[IAEP] [support-gang] When teaching restrains discovery

Yioryos Asprobounitis mavrothal at yahoo.com
Thu Jan 20 05:59:02 EST 2011


The study involved "149 (American) preschoolers (mean age: 60 months, range:
48–72 months) (that) were recruited in a metropolitan
Science Museum. Most children were white and middleclass,
but a range of ethnicities resembling the diversity of
the population was represented".
--- On Thu, 1/20/11, Maria Droujkova <droujkova at gmail.com> wrote:

From: Maria Droujkova <droujkova at gmail.com>
Subject: Re: [IAEP] [support-gang] When teaching restrains discovery
To: "Yioryos Asprobounitis" <mavrothal at yahoo.com>
Cc: "Caryl Bigenho" <cbigenho at hotmail.com>, "Community Support Volunteers -- who help respond to help AT laptop.org" <support-gang at lists.laptop.org>, "IAEP SugarLabs" <iaep at lists.sugarlabs.org>, support-gang at laptop.org
Date: Thursday, January 20, 2011, 5:29 AM




On Thu, Jan 20, 2011 at 5:03 AM, Yioryos Asprobounitis <mavrothal at yahoo.com> wrote:


I do not know if anyone did read the actual scientific paper in the journal "Cognition" that initiated this discussion (needs subscription) but it basically provides quantitative  evidence that:



a) preschoolers, if they are formally taught  only one function, also assume this as _evidence_  that other functions are missing(!) and

b) that the "instructions" can be direct (to them) or indirect (to other kids) but are _ignored_ if they are towards adults ( a very interesting point, I think).
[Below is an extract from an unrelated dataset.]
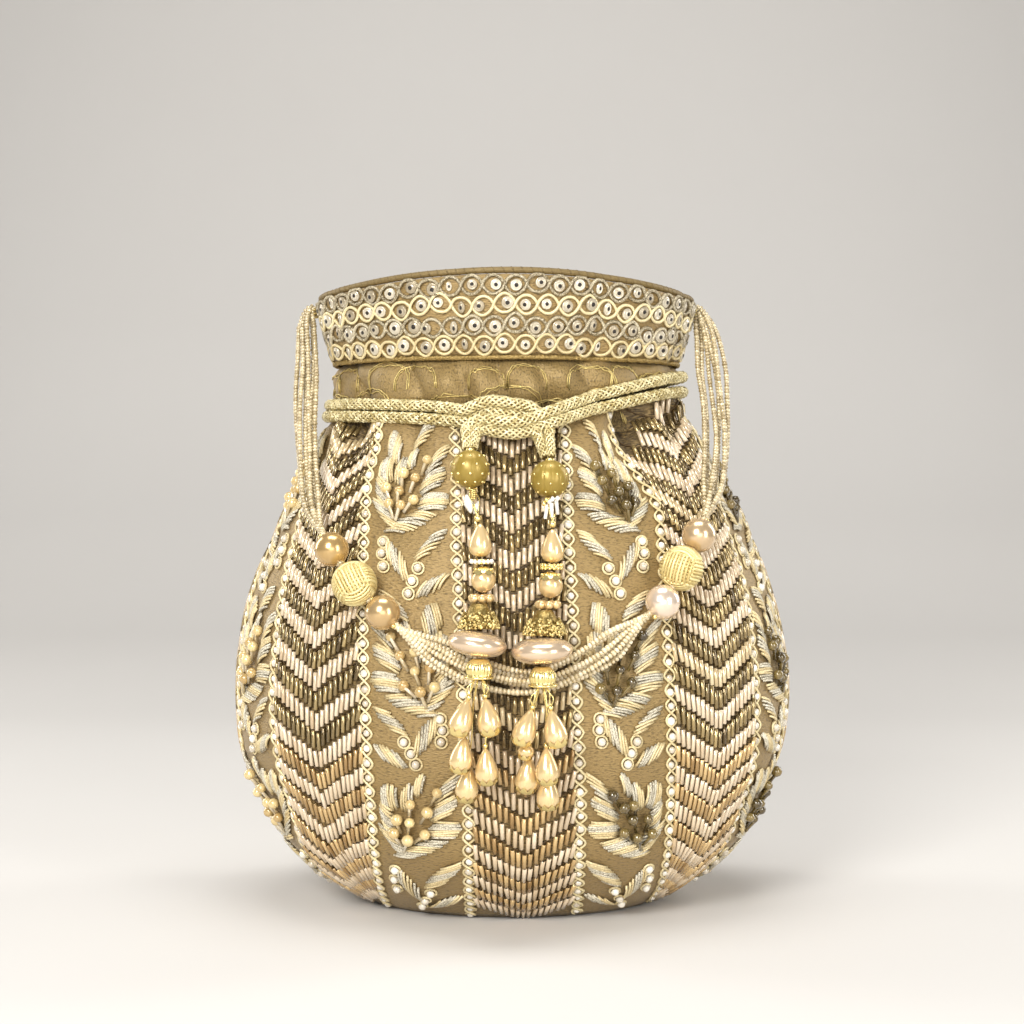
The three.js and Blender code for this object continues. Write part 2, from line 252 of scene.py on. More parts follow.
def neck_fold(phi, m):
    """How far the neck cloth stands out: gathered above the cord, pinched at it and tucked in below."""
    z = np.interp(m, np.linspace(0, 1, 200), spline(NECK[::-1], 200)[:, 1])
    low, high = cord_height(phi, LOWER_TURN, LOWER_KNOT), cord_height(phi, UPPER_TURN, UPPER_KNOT)
    gathers = np.abs(np.sin(9.5 * phi + 1.5 * np.sin(3 * phi) + 0.5 * np.sin(2 + 5 * m) + 0.4)) ** 0.6
    small = np.sin(23 * phi + 2.4 * np.sin(4 * phi) + 6 * m) * np.sin(2.2 + 9 * phi - 4 * m)
    bulge = np.sin(np.pi * np.clip((z - high + 2) / (NECK[-1][1] - high + 2.5), 0, 1)) ** 0.7
    pinch = smooth((high + 3 - z) / 4)
    tuck = smooth((low + 2.5 - z) / 3)
    gathered = 4.6 * bulge * (0.25 + 0.75 * gathers) + 0.9 * small * bulge - 1.8 * pinch * (1 - gathers)
    return gathered - 0.6 - 3.6 * tuck


def neck_at(phi, m, h=0.0):
    return neck_plain(phi, m, h + neck_fold(phi, m))


# ---------------------------------------------------------------- meshes
class Pile:
    """Many small pieces gathered into one mesh."""

    def __init__(self):
        self.verts, self.faces, self.mats, self.tints, self.count = [], [], [], [], 0

    def add(self, verts, faces, mat=0, tint=0.5):
        verts = np.asarray(verts, float).reshape(-1, 3)
        self.verts.append(verts)
        for f in faces:
            f = np.asarray(f, int)
            if len(f):
                self.faces += (f + self.count).tolist()
                self.mats += [mat] * len(f)
        self.tints.append(np.broadcast_to(np.asarray(tint, float), len(verts)))
        self.count += len(verts)

    def many(self, template, places, axes, mat=0, tint=None):
        """Copies of a template: axes holds each copy's three directions, with its scale, as rows."""
        verts, faces = template
        places, axes = np.asarray(places, float).reshape(-1, 3), np.asarray(axes, float).reshape(-1, 3, 3)
        n = len(places)
        if not n:
            return
        tint = rng.random(n) if tint is None else np.broadcast_to(tint, n)
        moved = np.einsum("vk,nkj->nvj", verts, axes) + places[:, None]
        offset = (np.arange(n) * len(verts))[:, None, None]
        copied = [(f[None] + offset).reshape(-1, f.shape[1]) for f in faces if len(f)]
        self.add(moved, copied, mat, np.repeat(tint, len(verts)))

    def build(self, name, materials, slot, body="bag", nodes=()):
        """One mesh piece that rides a body and stands in for CAD nodes; slot is not used."""
        mesh = bpy.data.meshes.new(name)
        mesh.from_pydata((np.vstack(self.verts) * MM).tolist(), [], self.faces)
        for m in materials:
            mesh.materials.append(m)
        mesh.polygons.foreach_set("material_index", self.mats)
        mesh.polygons.foreach_set("use_smooth", [True] * len(self.faces))
        a = mesh.attributes.new("tint", "FLOAT", "POINT")
        a.data.foreach_set("value", np.concatenate(self.tints).astype(np.float32))
        mesh.update()
        o = bpy.data.objects.new(name, mesh)
        bpy.context.scene.collection.objects.link(o)
        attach(o, body)
        if nodes:
            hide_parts(*nodes)
        return o


def turned(profile, sides, flute=None):
    """A template, as (verts, [triangles, quads]), turned about Z from (radius, height) points going up."""
    verts, rows = [], []
    for i, (r, z) in enumerate(profile):
        if r < 1e-6:
            rows.append([len(verts)])
            verts.append((0, 0, z))
        else:
            row = []
            for k in range(sides):
                a = 2 * math.pi * k / sides
                rr = r * (flute(a, i) if flute else 1)
                row.append(len(verts))
                verts.append((rr * math.cos(a), rr * math.sin(a), z))
            rows.append(row)
    tris, quads = [], []
    for a, b in zip(rows, rows[1:]):
        for k in range(sides):
            j = (k + 1) % sides
            if len(a) == 1 and len(b) > 1:
                tris.append((a[0], b[j], b[k]))
            elif len(b) == 1 and len(a) > 1:
                tris.append((a[k], a[j], b[0]))
            elif len(a) > 1:
                quads.append((a[k], a[j], b[j], b[k]))
    return np.array(verts, float), [np.array(tris, int).reshape(-1, 3), np.array(quads, int).reshape(-1, 4)]


def ball(sides, rows):
    t = np.linspace(-math.pi / 2, math.pi / 2, rows + 1)
    return turned([(0 if i in (0, rows) else math.cos(a), math.sin(a)) for i, a in enumerate(t)], sides)


def along(path):
    """The direction of a path at each of its points."""
    t = np.gradient(path, axis=0)
    return t / np.linalg.norm(t, axis=1, keepdims=True)


def carry(path):
    """Two directions across a path that turn as little as they can."""
    t = along(path)
    first = np.cross(t[0], [0.3, 0.5, 0.81])
    a = [first / np.linalg.norm(first)]
    for i in range(1, len(path)):
        v = a[-1] - a[-1] @ t[i] * t[i]
        a.append(v / np.linalg.norm(v))
    a = np.array(a)
    return a, np.cross(t, a)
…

I would like to note that there is very strong evidence that these types of behaviors depend on the culture and the family. For example, in families that practice attachment parenting (and these kids are unlikely to attend a preschool) children are much more adult-oriented. Nurturing cultures and "warrior cultures" (those that isolate babies from parents, for example) produce different effects in child-adult relationships. A kid who's attended a Reggio Emilia preschool for a while will have very different behaviors from a kid who's attended a Japanese test-prep preschool. 




Cheers,
Maria Droujkova

Make math your own, to make your own math.